DoC-IT Receives Nearly $3 Million Grant to Strengthen Age-Friendly Health Systems Research
We are delighted to share that the UCSF Division of Clinical Informatics and Digital Transformation has been awarded a nearly $3 million grant from The John A. Hartford Foundation (JAHF) to strengthen the national research infrastructure for Age-Friendly Health Systems (AFHS). The three-year grant was among a new round of grants totaling $13.5 million approved by the JAHF Board of Trustees to advance the AFHS movement.
This award builds on a prior JAHF-funded grant through which DoC-IT established an AFHS Research Council and launched a national AFHS Research Network that now includes more than 700 members. The new project will expand on that foundation in three key areas: strengthening the broader AFHS research community, building shared data and measurement infrastructure, and developing consensus-based measures to guide and evaluate the AFHS movement nationally.
To strengthen the research community, the project will enhance the AFHS Research Council and Research Network, launch focused working groups, and establish a new AFHS AI and Innovation Hub. It will also build a shared data infrastructure through a national self-service AFHS Research Resources Core—housing curated datasets and standardized 4Ms measurement guidance—alongside a new partnership with the Veterans Health Administration to integrate national-scale 4Ms data into established VA research datasets. Finally, the project will lead national-scale research to generate evidence through a mixed-methods evaluation of the CMS Age-Friendly Hospital Measure and a stakeholder-engaged consensus process to prioritize outcome domains across the field.
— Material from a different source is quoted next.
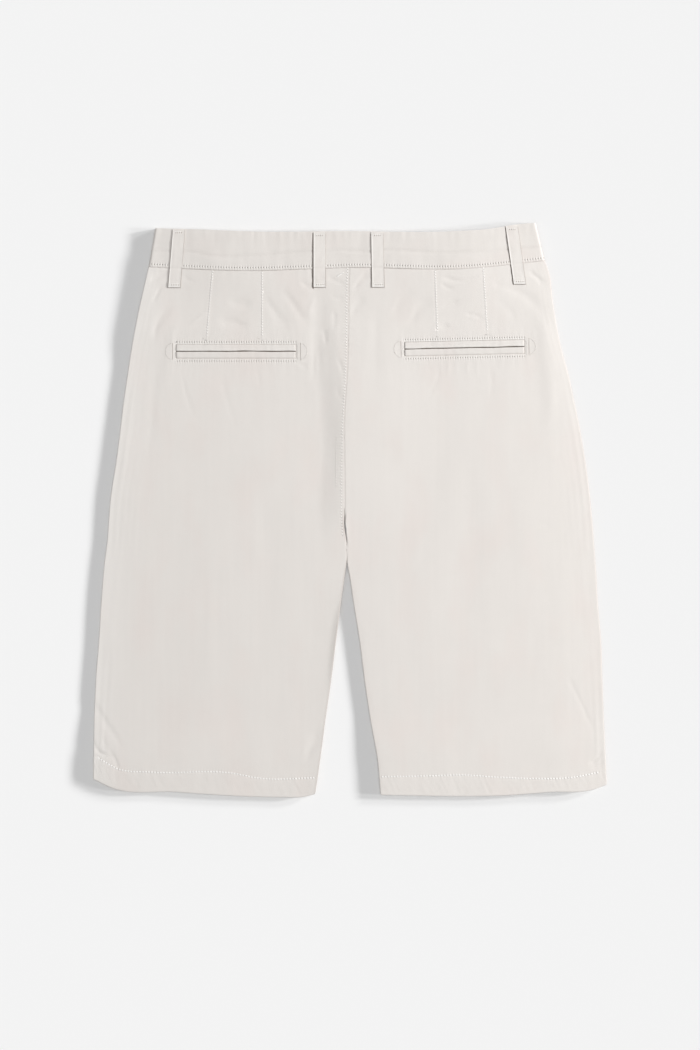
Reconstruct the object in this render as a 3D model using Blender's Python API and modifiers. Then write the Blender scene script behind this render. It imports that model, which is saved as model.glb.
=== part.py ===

Ultimately, the project team aims to produce actionable, high-quality evidence that health systems across the country can use to improve care for older adults.
“Our next phase is designed to meet the growing demand to understand the impact of investment in AFHS on outcomes that matter to older adults. We are so grateful to The John A. Hartford Foundation for entrusting our team with this critical work and look forward to partnering with many others on it.”
Julia Adler-Milstein, PhD
Chief, UCSF Division of Clinical Informatics and Digital Transformation (DoC-IT)
Principal Investigator
Please join us in congratulating the cross-institutional project team: Julia Adler-Milstein, Stephanie Rogers, Benjamin Rosner, Jarmin Yeh, James Harrison, Mike Steinman, Matthew Growdon, Sunny Lin (Washington University, St. Louis), Dori Cross (University of Minnesota), Robert Thombley, Grace Krueger, Aditi Sriram, Jade Christey, Paige Welikson, and Kiana Smith!